Should have asked an SSA manager for help. LOL

Anonymous said...

The “we don’t need more fraud prosecutors” crowd just got real quiet.

Anonymous said...

Sounds like it's not a SS issue. It was paid, no fraud on the SS side. Call the authorities and get direct deposit.

Anonymous said...

If this happened to me I would go directly to my Congressman and Senators and raise holy hell. I'd also go to the state Attorney General's office as well.

Anonymous said...

Pretty sure retroactive payments were issued via the same method as monthly payments are issued. If monthly by direct deposit then the retro by direct deposit. And if monthly by check then the retro by check. While some people do receive paper checks, they are in the minority. I wonder if her check was mailed to the correct address (and intercepted before/after hitting her mailbox) or to an incorrect address. If this was a monthly payment not received, the local office would have issued an immediate payment.
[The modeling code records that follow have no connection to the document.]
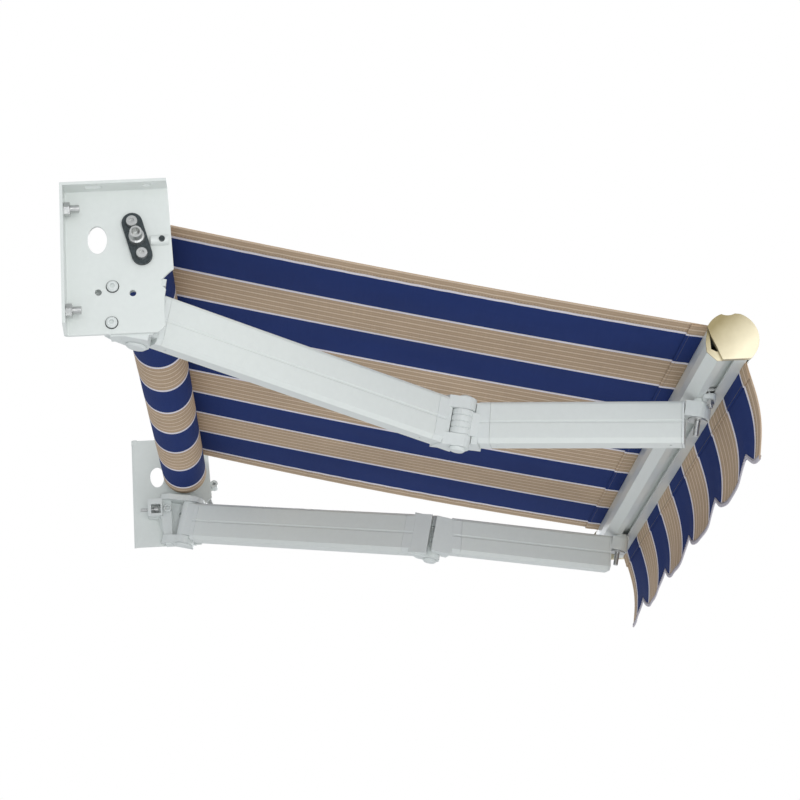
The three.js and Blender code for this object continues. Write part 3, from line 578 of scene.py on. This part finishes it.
def canvas_material(name, stripes=True, base=None):
    """Woven acrylic canvas: stripes across, yarns both ways with painted shade in their dips, faint fading
    and a soft sheen.
    """
    if name in MATERIALS:
        return MATERIALS[name]
    s, c = sizes(), colours()
    material, n, shader = new_material(name)
    uv = n.add("ShaderNodeUVMap", uv_map="cloth").outputs[0]
    here = n.add("ShaderNodeTexCoord").outputs["Object"]
    weave = n.group(shared("weave"), {"Cloth": uv, "Yarn": s.yarn, "Slub": 0.25})
    if stripes:
        split = n.add("ShaderNodeSeparateXYZ", {0: uv})
        drift = n.math("MULTIPLY", n.math("SUBTRACT", n.noise(uv, 60.0, 2.0), 0.5), 0.0008)
        paint = n.group(shared("stripes"), {
            "Across": n.math("ADD", split.outputs[0], drift), "Repeat": s.repeat,
            "Blue Width": s.blue_width, "Line Width": s.line_width, "Pin Width": s.pin_width,
            "Pin Step": s.pin_step, "Blue": rgb(c.blue), "Sand": rgb(c.sand), "Dark Sand": rgb(c.dark_sand),
            "Pin": rgb(c.pin), "Line": rgb(c.line),
        }).outputs["Color"]
    else:
        fade = n.ramp(n.noise(here, 35.0, 3.0), 0.3, 0.7, 0.0, 0.18)
        paint = n.mix(fade, rgb(base), rgb([v * 0.72 for v in base]))
    cloud = n.ramp(n.noise(here, 7.0, 4.0, 0.6), 0.25, 0.75, 0.90, 1.06)
    # The weave's painted shade, times a random tone over the cloth.
    tone = n.math("MULTIPLY", weave.outputs["Shade"], cloud)
    shade = n.add("ShaderNodeCombineXYZ", {0: tone, 1: tone, 2: tone}).outputs[0]
    n.put(shader.inputs["Base Color"], n.mix(1.0, paint, shade, "MULTIPLY"))
    n.put(shader.inputs["Roughness"], n.ramp(weave.outputs["Height"], 0.0, 1.0, 0.92, 0.74))
    crease = n.math("MULTIPLY", n.noise(here, 22.0, 3.0), 3.0)
    height = n.math("ADD", weave.outputs["Height"], crease)
    bump = n.add("ShaderNodeBump", {"Strength": 0.35, "Distance": 0.00022, "Height": height})
    n.put(shader.inputs["Normal"], bump.outputs[0])
    shader.inputs["Sheen Weight"].default_value = 0.02
    shader.inputs["Sheen Roughness"].default_value = 0.45
    shader.inputs["Specular IOR Level"].default_value = 0.10
    MATERIALS[name] = material
    return material


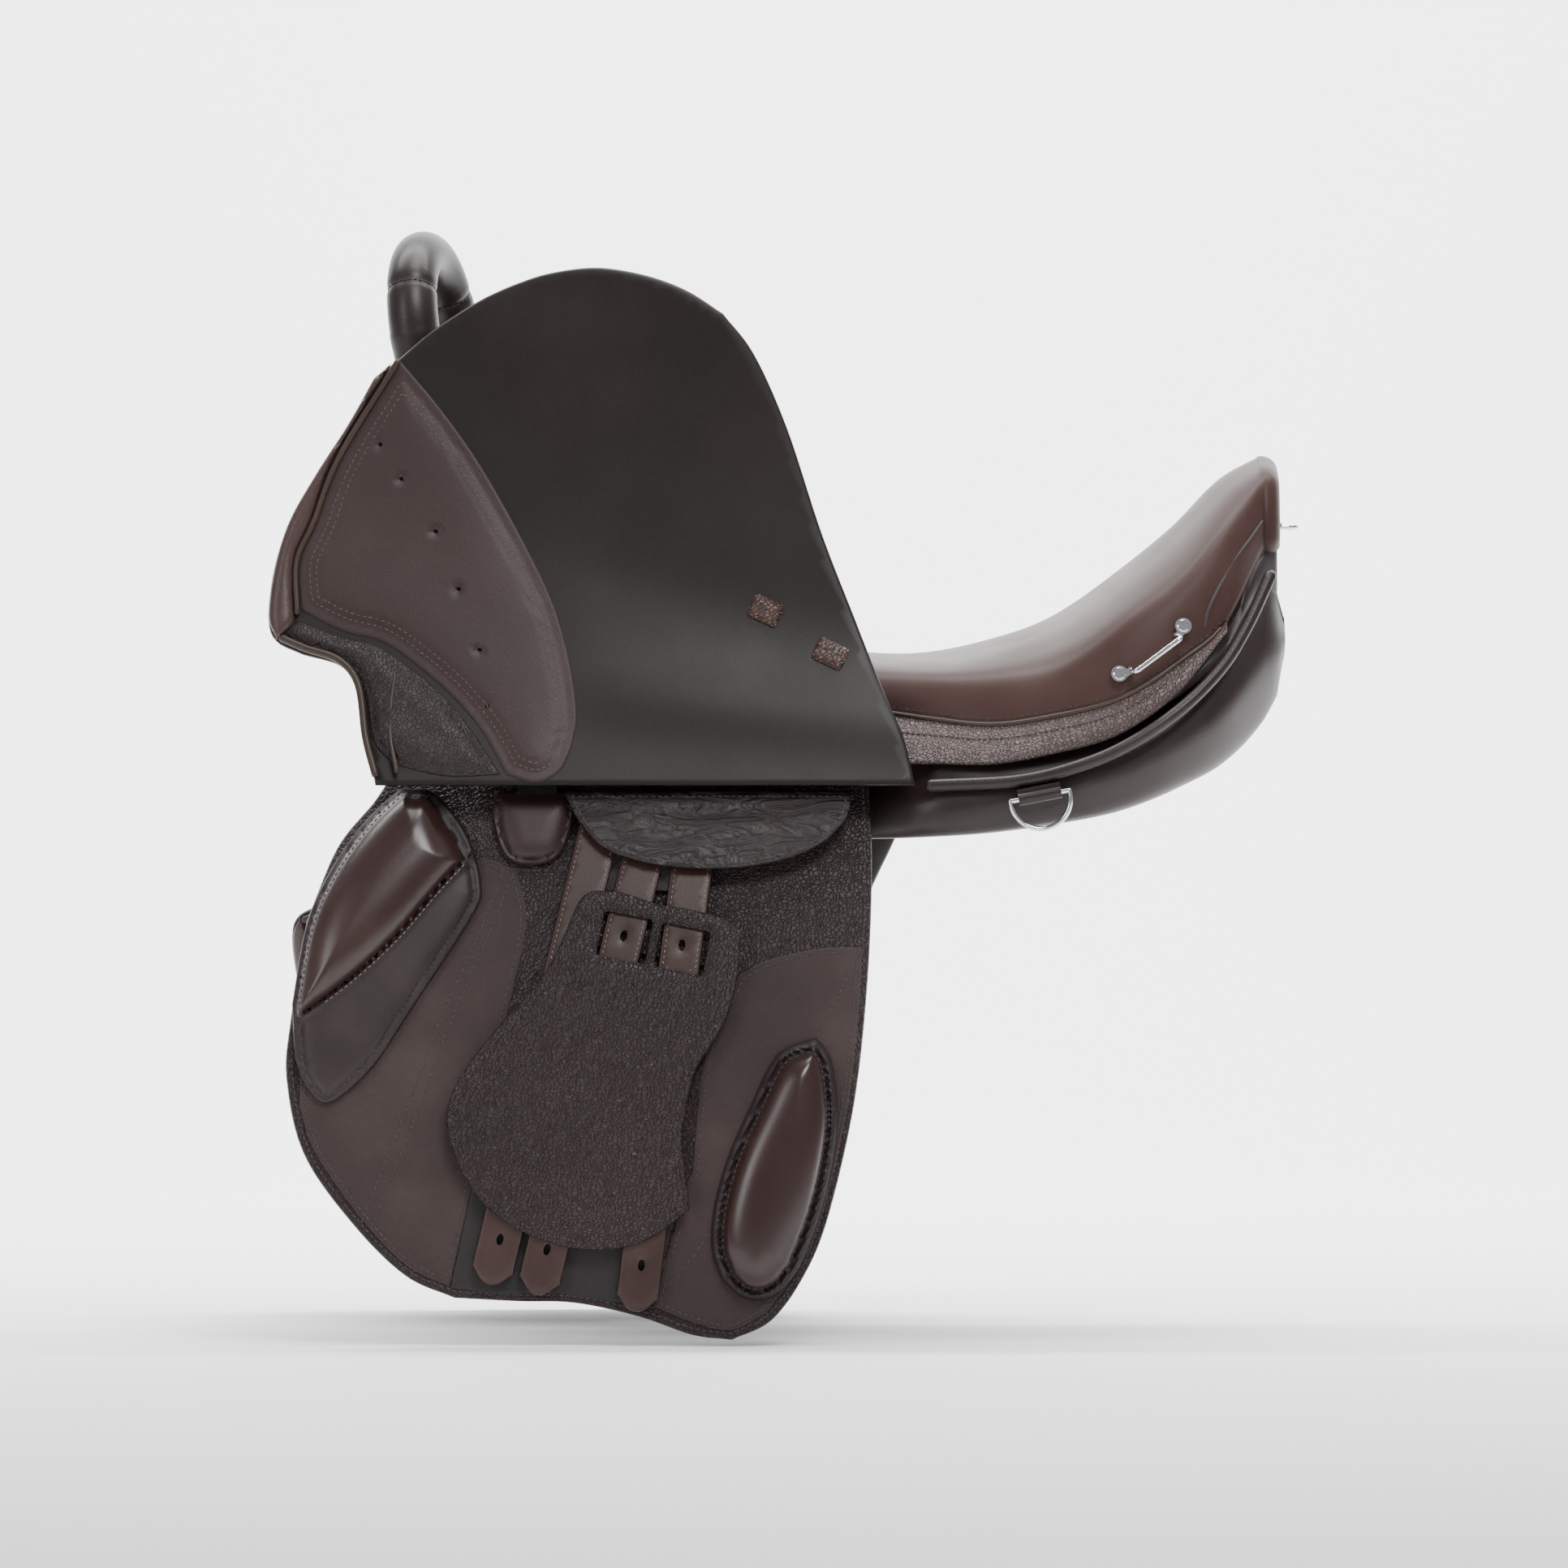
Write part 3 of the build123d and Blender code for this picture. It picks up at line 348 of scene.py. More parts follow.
# %% Outlines
def catmull(points, step, closed=False):
    """A smooth curve through points, sampled about every step."""
    p = np.array(points, float)
    ends = np.vstack([p[-1:], p, p[:2]]) if closed else np.vstack([2 * p[:1] - p[1:2], p,
                                                                   2 * p[-1:] - p[-2:-1]])
    out = []
    spans = len(p) if closed else len(p) - 1
    for i in range(spans):
        a, b, c, d = ends[i:i + 4]
        count = max(2, int(np.linalg.norm(c - b) / step))
        t = np.linspace(0, 1, count, endpoint=False)[:, None]
        square, cube = 2 * a - 5 * b + 4 * c - d, 3 * b - a - 3 * c + d
        out.append(0.5 * (2 * b + (c - a) * t + square * t**2 + cube * t**3))
    if not closed:
        out.append(p[-1:])
    return np.vstack(out)


def outline(strokes, step=3.0):
    """A closed loop from strokes that meet end to end."""
    loop = []
    for stroke in strokes:
        if len(stroke) == 2:
            a, b = np.array(stroke, float)
            count = max(2, int(np.linalg.norm(b - a) / step))
            points = a + (b - a) * np.linspace(0, 1, count + 1)[:, None]
        else:
            points = catmull(stroke, step)
        loop.append(points[:-1])
    return np.vstack(loop)


def edge_distance(points, loop):
    """Distance from each point to a closed loop."""
    a, b = loop, np.roll(loop, -1, axis=0)
    best = np.full(len(points), 1e9)
    for p, q in zip(a, b):
        d = q - p
        t = np.clip(((points - p) @ d) / max(d @ d, 1e-9), 0, 1)[:, None]
        best = np.minimum(best, np.linalg.norm(points - (p + t * d), axis=1))
    return best


def inside(points, loop):
    """Which points lie inside a closed loop."""
    x, y = points[:, 0], points[:, 1]
    hits = np.zeros(len(points), bool)
    for (x0, y0), (x1, y1) in zip(loop, np.roll(loop, -1, axis=0)):
        if y0 != y1:
            hits ^= ((y0 > y) != (y1 > y)) & (x < (x1 - x0) * (y - y0) / (y1 - y0) + x0)
    return hits


def signed_area(loop):
    x, y = loop[:, 0], loop[:, 1]
    return 0.5 * float(np.sum(x * np.roll(y, -1) - np.roll(x, -1) * y))


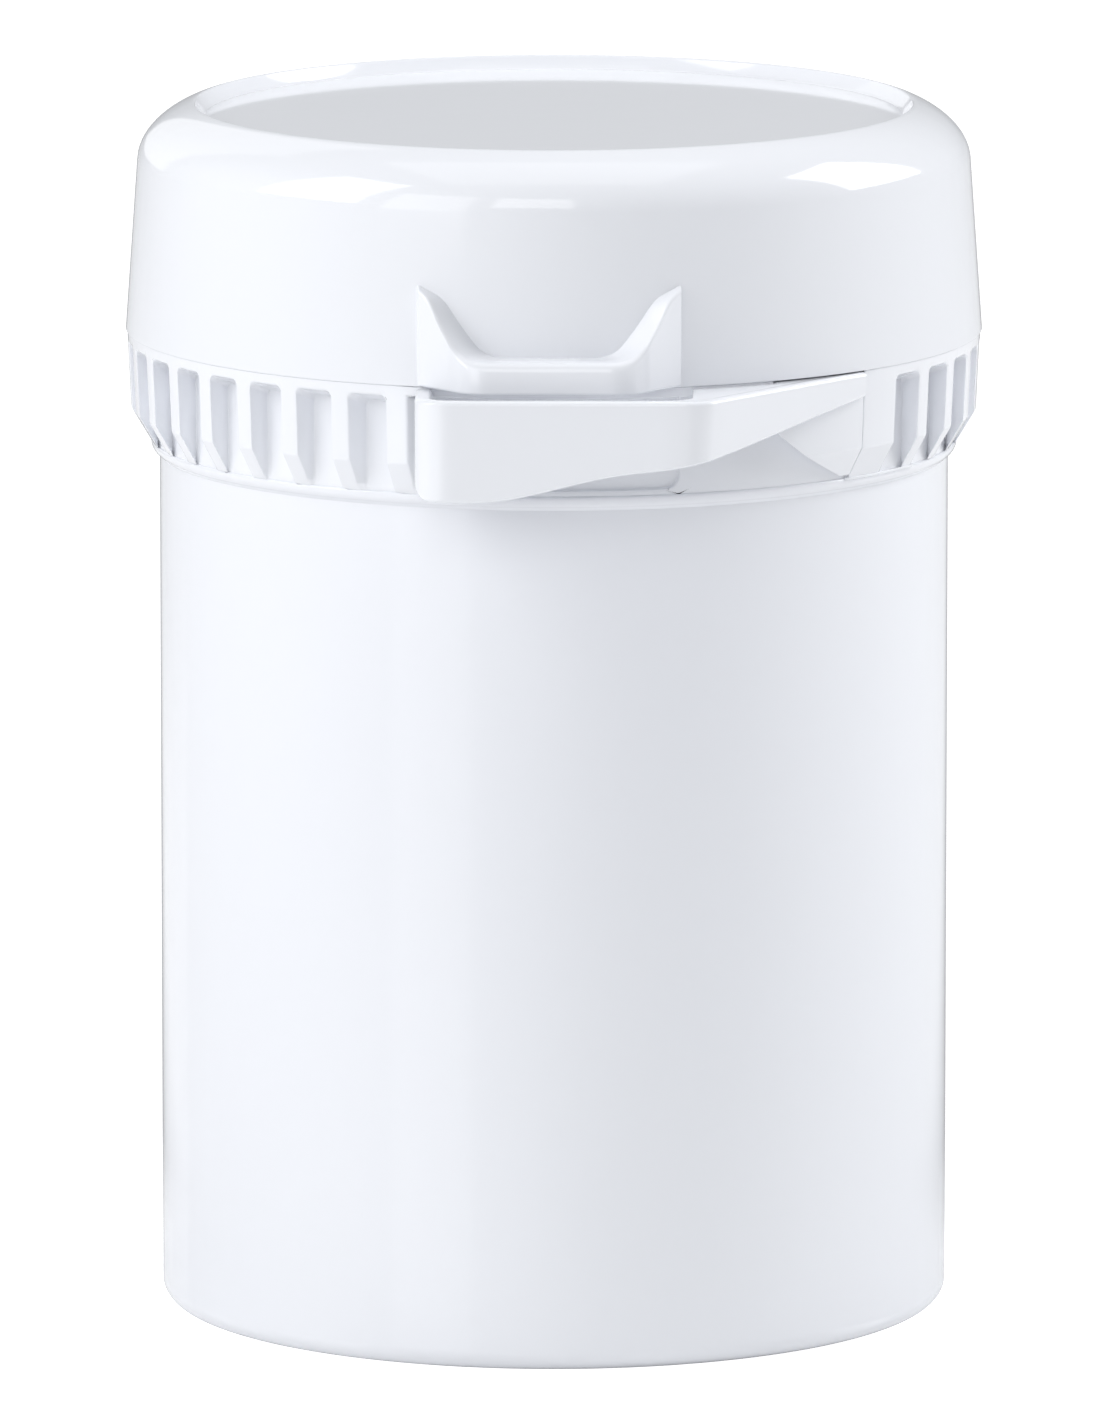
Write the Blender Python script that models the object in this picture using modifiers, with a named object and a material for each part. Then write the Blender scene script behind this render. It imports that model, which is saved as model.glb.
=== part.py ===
"""Round plastic pot with a hinged snap-on lid and a tear-off safety tab.

The pot is one moulding. The closure is a second one: a ribbed collar that stays on the
neck, a lid joined to it at the back by two strap hinges, and a tab at the front that has
to be torn away before a thumb can reach the lid's lug.

Metres, +Z up. The origin is on the pot's axis, in the plane that the pot stands on.
The front, with the lug and the tab, is towards -Y. Angles round the axis are measured
from the front, positive towards +X.
"""

import math

import bmesh
import bpy
from mathutils import Matrix, Vector

MM = 0.001
DEG = math.pi / 180.0

# Fits
CLEARANCE = 0.3 * MM            # between two pieces that lie against each other
TURN_STEPS = 64                 # flats round a turned shape
ARC_STEP = 30.0 * DEG           # one flat of a small rounding
FINE_STEP = 15.0 * DEG          # one flat of a rounding that shows

# Pot
POT_RADIUS = 33.0 * MM
POT_WALL = 1.6 * MM
POT_FLOOR = 1.8 * MM
HEEL_RADIUS = 1.7 * MM
FLOOR_FILLET = 3.0 * MM
SEAT_HEIGHT = 73.15 * MM        # top of the bead that carries the collar
SEAT_PROUD = 0.65 * MM
SEAT_BEAD_HEIGHT = 0.85 * MM
NECK_WALL = 1.0 * MM
RIM_ROUND = 0.35 * MM
RETAINING_PROUD = 0.8 * MM      # bead that keeps the collar down
RETAINING_HEIGHT = 1.6 * MM
SNAP_PROUD = 0.45 * MM          # bead that the lid snaps over
SNAP_HEIGHT = 1.6 * MM
SNAP_BELOW_RIM = 3.9 * MM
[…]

But for this amount of money, no way.

Anonymous said...

Check fraud (interception) is more common than you'd think. It's investigated by the Postal Inspection Service. For a large back-pay check, it's likely that someone in a PC tipped an intermediary off that there was a large check coming. That intermediary paid someone to check the mailbox (Amazon EEs would be perfect for this) and pluck the check when it arrived. Plucker passed the check to the intermediary and got a bonus. Intermediary cashed the check under false pretenses. That's the typical MO.

Anonymous said...

Lots of people affected by the GPO side of the Fairness Act didn't have direct deposit on their records.

Anonymous said...

They don't have to.

The Treasury Department has rarely ever bothered to prosecute most check fraud, at least in the last 30 years anyway, as the financial losses incurred rarely exceed the financial limits imposed in the prosecutorial guidelines.

Anonymous said...

It is forgery of a government check, which is a federal felony crime. So, it is a federal government issue.

Anonymous said...

For large checks like this, it takes forever for Treasury to make a forgery determination. And, that was before Trump II ran off all those employees from the agency.